▶ _Requirement_: Output the material below in full, exactly as it is.

[Records that describe objects]
+---+
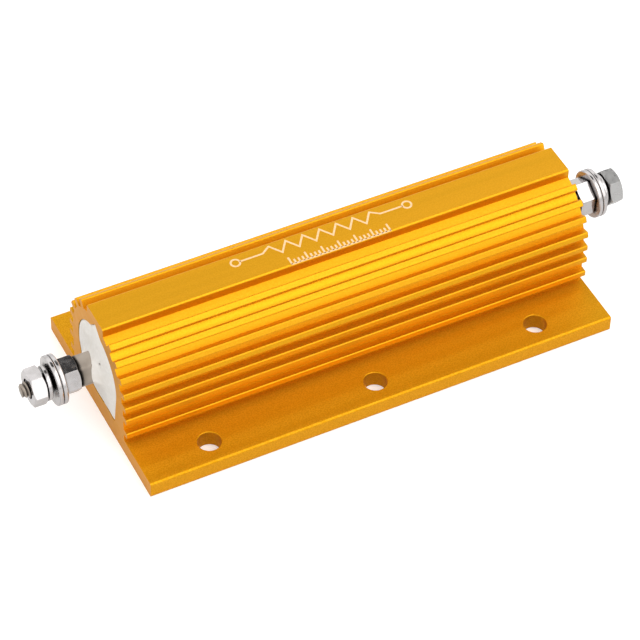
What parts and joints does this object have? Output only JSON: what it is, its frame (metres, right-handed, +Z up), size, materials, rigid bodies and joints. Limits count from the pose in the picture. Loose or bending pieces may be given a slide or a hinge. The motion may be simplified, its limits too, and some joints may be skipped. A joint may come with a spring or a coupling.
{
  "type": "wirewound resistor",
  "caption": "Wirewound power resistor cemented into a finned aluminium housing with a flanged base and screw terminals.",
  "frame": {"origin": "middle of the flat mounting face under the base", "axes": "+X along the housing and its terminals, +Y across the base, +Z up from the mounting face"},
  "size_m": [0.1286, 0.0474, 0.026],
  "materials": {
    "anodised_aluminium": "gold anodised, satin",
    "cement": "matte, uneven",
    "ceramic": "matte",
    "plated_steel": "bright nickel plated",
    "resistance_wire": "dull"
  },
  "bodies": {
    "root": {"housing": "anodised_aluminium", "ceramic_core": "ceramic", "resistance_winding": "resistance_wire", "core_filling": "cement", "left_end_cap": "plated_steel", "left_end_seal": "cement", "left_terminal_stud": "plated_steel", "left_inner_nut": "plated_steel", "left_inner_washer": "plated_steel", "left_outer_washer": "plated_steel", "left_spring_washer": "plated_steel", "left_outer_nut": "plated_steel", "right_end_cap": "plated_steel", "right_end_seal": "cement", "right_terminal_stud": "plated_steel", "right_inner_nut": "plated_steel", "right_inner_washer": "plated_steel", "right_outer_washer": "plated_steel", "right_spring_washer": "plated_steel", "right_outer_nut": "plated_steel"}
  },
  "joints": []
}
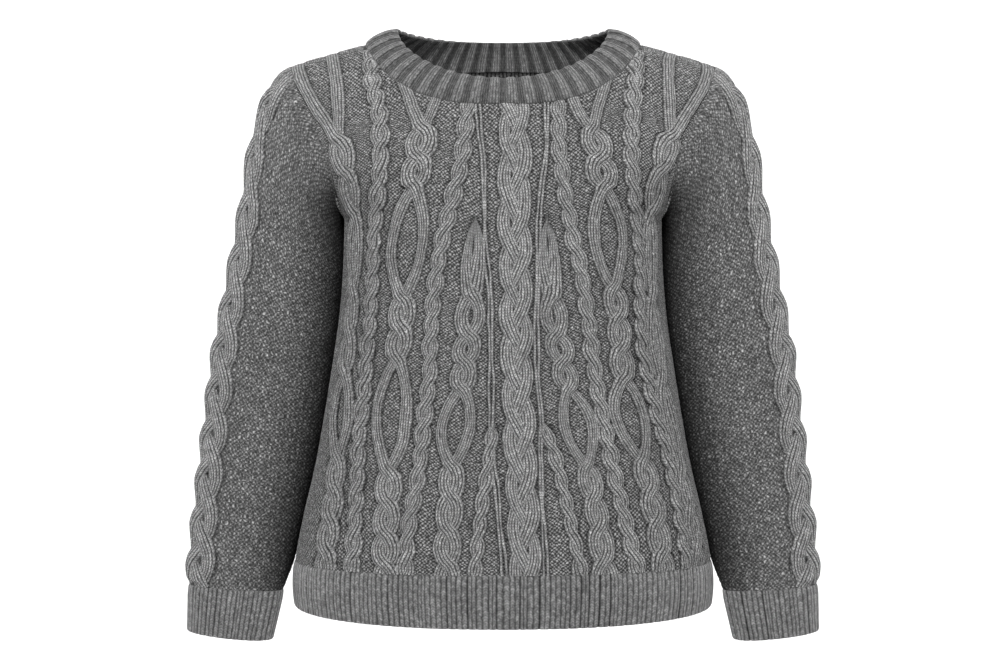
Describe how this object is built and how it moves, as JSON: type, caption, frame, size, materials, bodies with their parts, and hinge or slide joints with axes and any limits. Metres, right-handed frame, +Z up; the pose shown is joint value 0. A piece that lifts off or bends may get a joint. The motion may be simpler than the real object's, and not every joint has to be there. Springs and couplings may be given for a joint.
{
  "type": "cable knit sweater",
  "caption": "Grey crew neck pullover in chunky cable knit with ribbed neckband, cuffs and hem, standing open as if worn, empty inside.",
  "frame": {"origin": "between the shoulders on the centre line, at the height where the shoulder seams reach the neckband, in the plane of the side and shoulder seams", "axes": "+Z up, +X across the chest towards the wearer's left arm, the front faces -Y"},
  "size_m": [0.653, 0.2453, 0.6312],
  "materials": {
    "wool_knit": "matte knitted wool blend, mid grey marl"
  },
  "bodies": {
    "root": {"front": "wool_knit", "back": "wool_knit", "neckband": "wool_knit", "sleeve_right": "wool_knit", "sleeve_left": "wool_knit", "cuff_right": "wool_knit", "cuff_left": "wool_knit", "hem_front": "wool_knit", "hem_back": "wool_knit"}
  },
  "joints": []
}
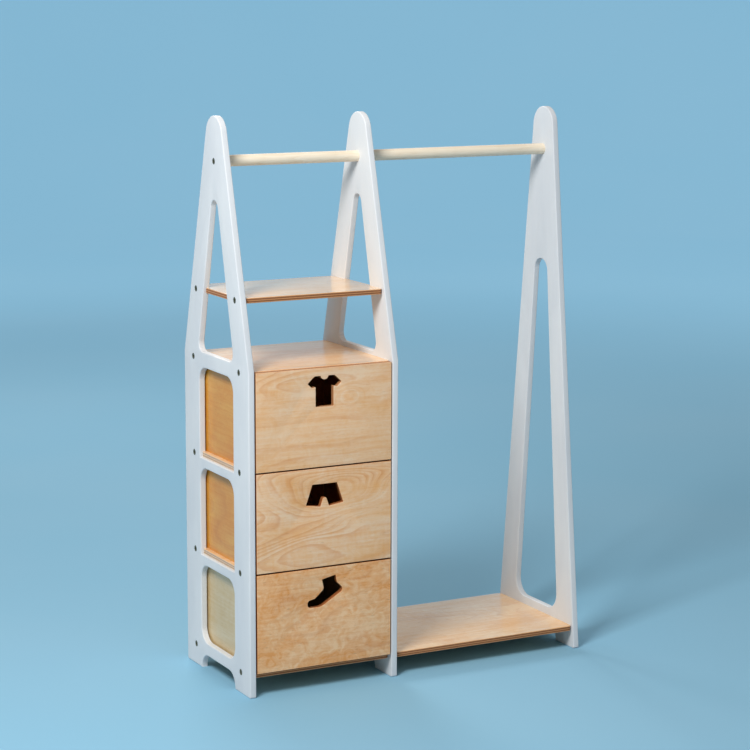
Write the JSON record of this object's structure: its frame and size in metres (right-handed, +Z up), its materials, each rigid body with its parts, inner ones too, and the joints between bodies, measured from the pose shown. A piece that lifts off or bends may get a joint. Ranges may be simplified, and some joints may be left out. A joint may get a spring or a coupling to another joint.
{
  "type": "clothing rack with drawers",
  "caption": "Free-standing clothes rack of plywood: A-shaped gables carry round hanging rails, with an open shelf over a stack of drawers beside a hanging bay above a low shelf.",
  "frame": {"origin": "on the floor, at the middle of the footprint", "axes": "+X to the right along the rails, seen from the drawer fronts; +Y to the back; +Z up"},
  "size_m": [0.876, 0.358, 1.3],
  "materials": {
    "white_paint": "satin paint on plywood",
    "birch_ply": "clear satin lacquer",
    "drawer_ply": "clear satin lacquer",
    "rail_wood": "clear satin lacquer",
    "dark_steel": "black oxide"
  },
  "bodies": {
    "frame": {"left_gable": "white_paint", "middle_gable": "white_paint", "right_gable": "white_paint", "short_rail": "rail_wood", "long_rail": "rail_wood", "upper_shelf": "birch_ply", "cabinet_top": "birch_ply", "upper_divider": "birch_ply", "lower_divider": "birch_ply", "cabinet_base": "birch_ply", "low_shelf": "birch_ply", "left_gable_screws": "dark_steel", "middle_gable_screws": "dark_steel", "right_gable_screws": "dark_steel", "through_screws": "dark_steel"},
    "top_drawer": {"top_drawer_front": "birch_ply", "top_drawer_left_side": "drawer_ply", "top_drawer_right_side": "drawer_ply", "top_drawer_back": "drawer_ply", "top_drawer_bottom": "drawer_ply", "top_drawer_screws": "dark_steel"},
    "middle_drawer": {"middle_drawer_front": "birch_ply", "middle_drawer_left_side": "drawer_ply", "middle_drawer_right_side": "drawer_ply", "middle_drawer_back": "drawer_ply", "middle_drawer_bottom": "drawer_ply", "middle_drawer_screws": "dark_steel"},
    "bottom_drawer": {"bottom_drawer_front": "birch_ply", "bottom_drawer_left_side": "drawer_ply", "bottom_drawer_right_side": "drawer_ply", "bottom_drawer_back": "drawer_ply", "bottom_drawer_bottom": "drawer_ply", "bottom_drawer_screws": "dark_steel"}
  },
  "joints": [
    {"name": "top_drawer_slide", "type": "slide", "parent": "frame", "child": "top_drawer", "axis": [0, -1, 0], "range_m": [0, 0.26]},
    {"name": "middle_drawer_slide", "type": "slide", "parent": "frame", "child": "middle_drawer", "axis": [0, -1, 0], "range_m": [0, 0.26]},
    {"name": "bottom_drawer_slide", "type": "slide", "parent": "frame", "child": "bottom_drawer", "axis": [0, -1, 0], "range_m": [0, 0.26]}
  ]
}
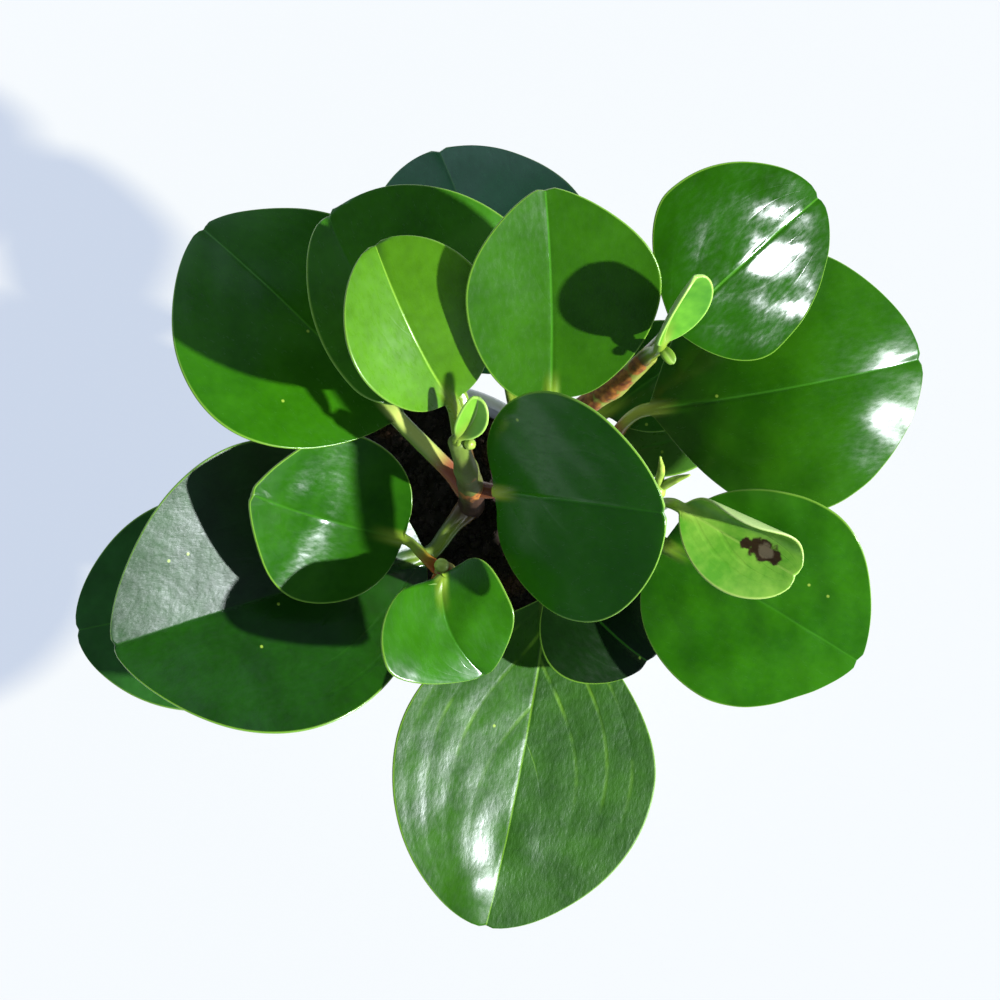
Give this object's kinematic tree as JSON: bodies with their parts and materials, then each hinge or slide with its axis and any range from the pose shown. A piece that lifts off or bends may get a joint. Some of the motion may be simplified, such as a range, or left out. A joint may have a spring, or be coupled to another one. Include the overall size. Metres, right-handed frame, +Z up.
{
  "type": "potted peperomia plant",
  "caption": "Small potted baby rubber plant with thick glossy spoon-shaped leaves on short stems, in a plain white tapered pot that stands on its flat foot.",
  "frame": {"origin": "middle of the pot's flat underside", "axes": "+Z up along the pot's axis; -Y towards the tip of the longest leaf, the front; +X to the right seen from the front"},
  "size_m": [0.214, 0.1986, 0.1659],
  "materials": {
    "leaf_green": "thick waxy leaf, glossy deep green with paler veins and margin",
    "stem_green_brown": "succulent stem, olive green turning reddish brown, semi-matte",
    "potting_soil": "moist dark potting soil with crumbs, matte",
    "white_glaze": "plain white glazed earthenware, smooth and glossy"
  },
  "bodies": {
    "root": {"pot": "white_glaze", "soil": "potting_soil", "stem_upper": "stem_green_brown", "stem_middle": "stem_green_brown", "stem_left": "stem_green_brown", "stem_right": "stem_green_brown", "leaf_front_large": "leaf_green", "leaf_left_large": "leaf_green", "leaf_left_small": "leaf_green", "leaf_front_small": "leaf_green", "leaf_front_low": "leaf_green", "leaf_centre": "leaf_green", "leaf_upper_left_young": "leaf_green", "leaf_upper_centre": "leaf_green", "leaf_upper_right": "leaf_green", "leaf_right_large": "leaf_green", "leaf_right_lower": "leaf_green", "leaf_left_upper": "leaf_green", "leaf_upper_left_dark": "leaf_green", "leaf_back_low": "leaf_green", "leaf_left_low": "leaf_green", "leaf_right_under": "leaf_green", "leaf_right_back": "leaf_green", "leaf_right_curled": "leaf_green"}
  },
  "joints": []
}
+---+
▶ _Complete response_:
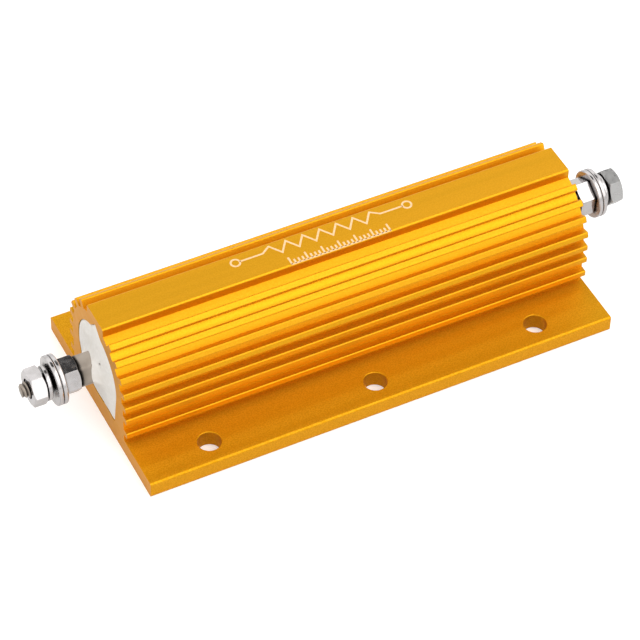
What parts and joints does this object have? Output only JSON: what it is, its frame (metres, right-handed, +Z up), size, materials, rigid bodies and joints. Limits count from the pose in the picture. Loose or bending pieces may be given a slide or a hinge. The motion may be simplified, its limits too, and some joints may be skipped. A joint may come with a spring or a coupling.
{
  "type": "wirewound resistor",
  "caption": "Wirewound power resistor cemented into a finned aluminium housing with a flanged base and screw terminals.",
  "frame": {"origin": "middle of the flat mounting face under the base", "axes": "+X along the housing and its terminals, +Y across the base, +Z up from the mounting face"},
  "size_m": [0.1286, 0.0474, 0.026],
  "materials": {
    "anodised_aluminium": "gold anodised, satin",
    "cement": "matte, uneven",
    "ceramic": "matte",
    "plated_steel": "bright nickel plated",
    "resistance_wire": "dull"
  },
  "bodies": {
    "root": {"housing": "anodised_aluminium", "ceramic_core": "ceramic", "resistance_winding": "resistance_wire", "core_filling": "cement", "left_end_cap": "plated_steel", "left_end_seal": "cement", "left_terminal_stud": "plated_steel", "left_inner_nut": "plated_steel", "left_inner_washer": "plated_steel", "left_outer_washer": "plated_steel", "left_spring_washer": "plated_steel", "left_outer_nut": "plated_steel", "right_end_cap": "plated_steel", "right_end_seal": "cement", "right_terminal_stud": "plated_steel", "right_inner_nut": "plated_steel", "right_inner_washer": "plated_steel", "right_outer_washer": "plated_steel", "right_spring_washer": "plated_steel", "right_outer_nut": "plated_steel"}
  },
  "joints": []
}
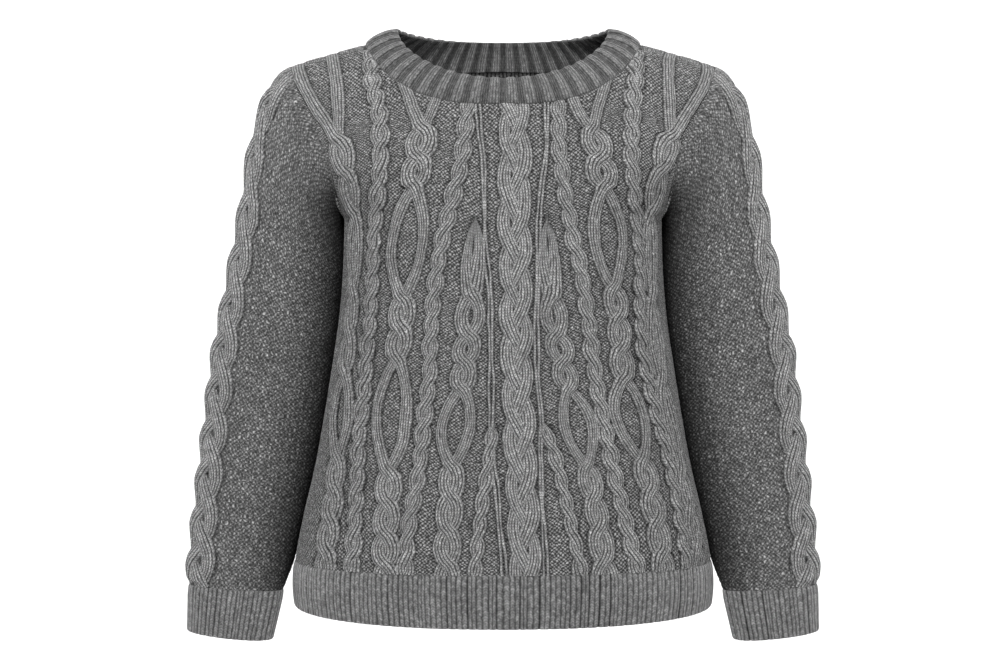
Describe how this object is built and how it moves, as JSON: type, caption, frame, size, materials, bodies with their parts, and hinge or slide joints with axes and any limits. Metres, right-handed frame, +Z up; the pose shown is joint value 0. A piece that lifts off or bends may get a joint. The motion may be simpler than the real object's, and not every joint has to be there. Springs and couplings may be given for a joint.
{
  "type": "cable knit sweater",
  "caption": "Grey crew neck pullover in chunky cable knit with ribbed neckband, cuffs and hem, standing open as if worn, empty inside.",
  "frame": {"origin": "between the shoulders on the centre line, at the height where the shoulder seams reach the neckband, in the plane of the side and shoulder seams", "axes": "+Z up, +X across the chest towards the wearer's left arm, the front faces -Y"},
  "size_m": [0.653, 0.2453, 0.6312],
  "materials": {
    "wool_knit": "matte knitted wool blend, mid grey marl"
  },
  "bodies": {
    "root": {"front": "wool_knit", "back": "wool_knit", "neckband": "wool_knit", "sleeve_right": "wool_knit", "sleeve_left": "wool_knit", "cuff_right": "wool_knit", "cuff_left": "wool_knit", "hem_front": "wool_knit", "hem_back": "wool_knit"}
  },
  "joints": []
}
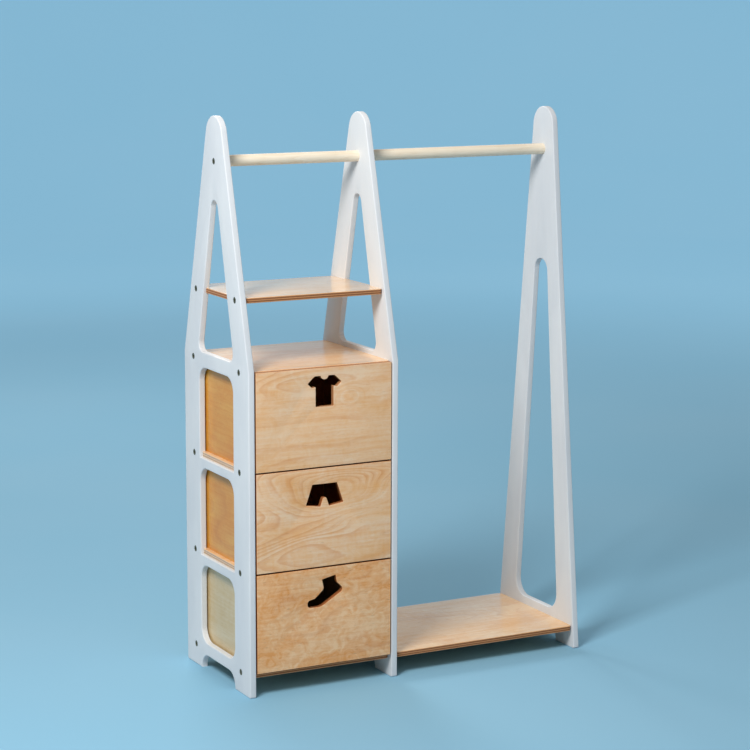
Write the JSON record of this object's structure: its frame and size in metres (right-handed, +Z up), its materials, each rigid body with its parts, inner ones too, and the joints between bodies, measured from the pose shown. A piece that lifts off or bends may get a joint. Ranges may be simplified, and some joints may be left out. A joint may get a spring or a coupling to another joint.
{
  "type": "clothing rack with drawers",
  "caption": "Free-standing clothes rack of plywood: A-shaped gables carry round hanging rails, with an open shelf over a stack of drawers beside a hanging bay above a low shelf.",
  "frame": {"origin": "on the floor, at the middle of the footprint", "axes": "+X to the right along the rails, seen from the drawer fronts; +Y to the back; +Z up"},
  "size_m": [0.876, 0.358, 1.3],
  "materials": {
    "white_paint": "satin paint on plywood",
    "birch_ply": "clear satin lacquer",
    "drawer_ply": "clear satin lacquer",
    "rail_wood": "clear satin lacquer",
    "dark_steel": "black oxide"
  },
  "bodies": {
    "frame": {"left_gable": "white_paint", "middle_gable": "white_paint", "right_gable": "white_paint", "short_rail": "rail_wood", "long_rail": "rail_wood", "upper_shelf": "birch_ply", "cabinet_top": "birch_ply", "upper_divider": "birch_ply", "lower_divider": "birch_ply", "cabinet_base": "birch_ply", "low_shelf": "birch_ply", "left_gable_screws": "dark_steel", "middle_gable_screws": "dark_steel", "right_gable_screws": "dark_steel", "through_screws": "dark_steel"},
    "top_drawer": {"top_drawer_front": "birch_ply", "top_drawer_left_side": "drawer_ply", "top_drawer_right_side": "drawer_ply", "top_drawer_back": "drawer_ply", "top_drawer_bottom": "drawer_ply", "top_drawer_screws": "dark_steel"},
    "middle_drawer": {"middle_drawer_front": "birch_ply", "middle_drawer_left_side": "drawer_ply", "middle_drawer_right_side": "drawer_ply", "middle_drawer_back": "drawer_ply", "middle_drawer_bottom": "drawer_ply", "middle_drawer_screws": "dark_steel"},
    "bottom_drawer": {"bottom_drawer_front": "birch_ply", "bottom_drawer_left_side": "drawer_ply", "bottom_drawer_right_side": "drawer_ply", "bottom_drawer_back": "drawer_ply", "bottom_drawer_bottom": "drawer_ply", "bottom_drawer_screws": "dark_steel"}
  },
  "joints": [
    {"name": "top_drawer_slide", "type": "slide", "parent": "frame", "child": "top_drawer", "axis": [0, -1, 0], "range_m": [0, 0.26]},
    {"name": "middle_drawer_slide", "type": "slide", "parent": "frame", "child": "middle_drawer", "axis": [0, -1, 0], "range_m": [0, 0.26]},
    {"name": "bottom_drawer_slide", "type": "slide", "parent": "frame", "child": "bottom_drawer", "axis": [0, -1, 0], "range_m": [0, 0.26]}
  ]
}
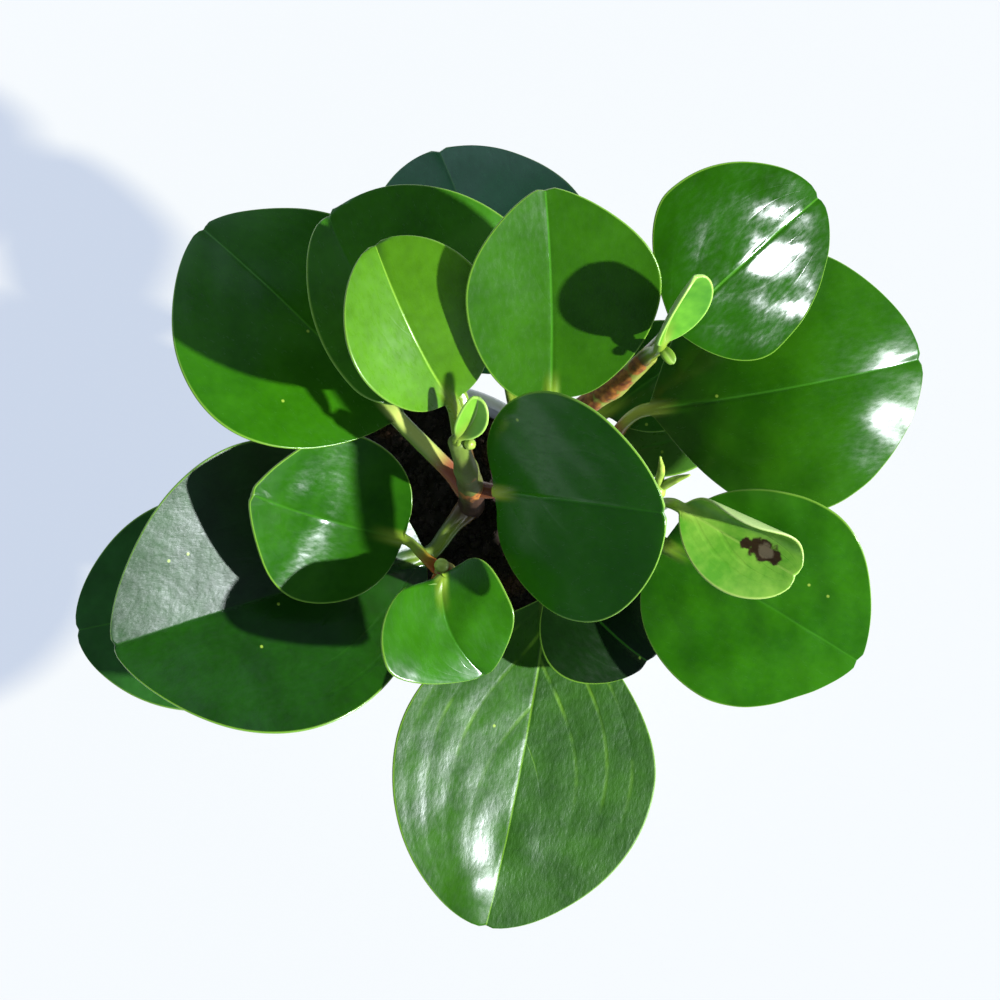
Give this object's kinematic tree as JSON: bodies with their parts and materials, then each hinge or slide with its axis and any range from the pose shown. A piece that lifts off or bends may get a joint. Some of the motion may be simplified, such as a range, or left out. A joint may have a spring, or be coupled to another one. Include the overall size. Metres, right-handed frame, +Z up.
{
  "type": "potted peperomia plant",
  "caption": "Small potted baby rubber plant with thick glossy spoon-shaped leaves on short stems, in a plain white tapered pot that stands on its flat foot.",
  "frame": {"origin": "middle of the pot's flat underside", "axes": "+Z up along the pot's axis; -Y towards the tip of the longest leaf, the front; +X to the right seen from the front"},
  "size_m": [0.214, 0.1986, 0.1659],
  "materials": {
    "leaf_green": "thick waxy leaf, glossy deep green with paler veins and margin",
    "stem_green_brown": "succulent stem, olive green turning reddish brown, semi-matte",
    "potting_soil": "moist dark potting soil with crumbs, matte",
    "white_glaze": "plain white glazed earthenware, smooth and glossy"
  },
  "bodies": {
    "root": {"pot": "white_glaze", "soil": "potting_soil", "stem_upper": "stem_green_brown", "stem_middle": "stem_green_brown", "stem_left": "stem_green_brown", "stem_right": "stem_green_brown", "leaf_front_large": "leaf_green", "leaf_left_large": "leaf_green", "leaf_left_small": "leaf_green", "leaf_front_small": "leaf_green", "leaf_front_low": "leaf_green", "leaf_centre": "leaf_green", "leaf_upper_left_young": "leaf_green", "leaf_upper_centre": "leaf_green", "leaf_upper_right": "leaf_green", "leaf_right_large": "leaf_green", "leaf_right_lower": "leaf_green", "leaf_left_upper": "leaf_green", "leaf_upper_left_dark": "leaf_green", "leaf_back_low": "leaf_green", "leaf_left_low": "leaf_green", "leaf_right_under": "leaf_green", "leaf_right_back": "leaf_green", "leaf_right_curled": "leaf_green"}
  },
  "joints": []
}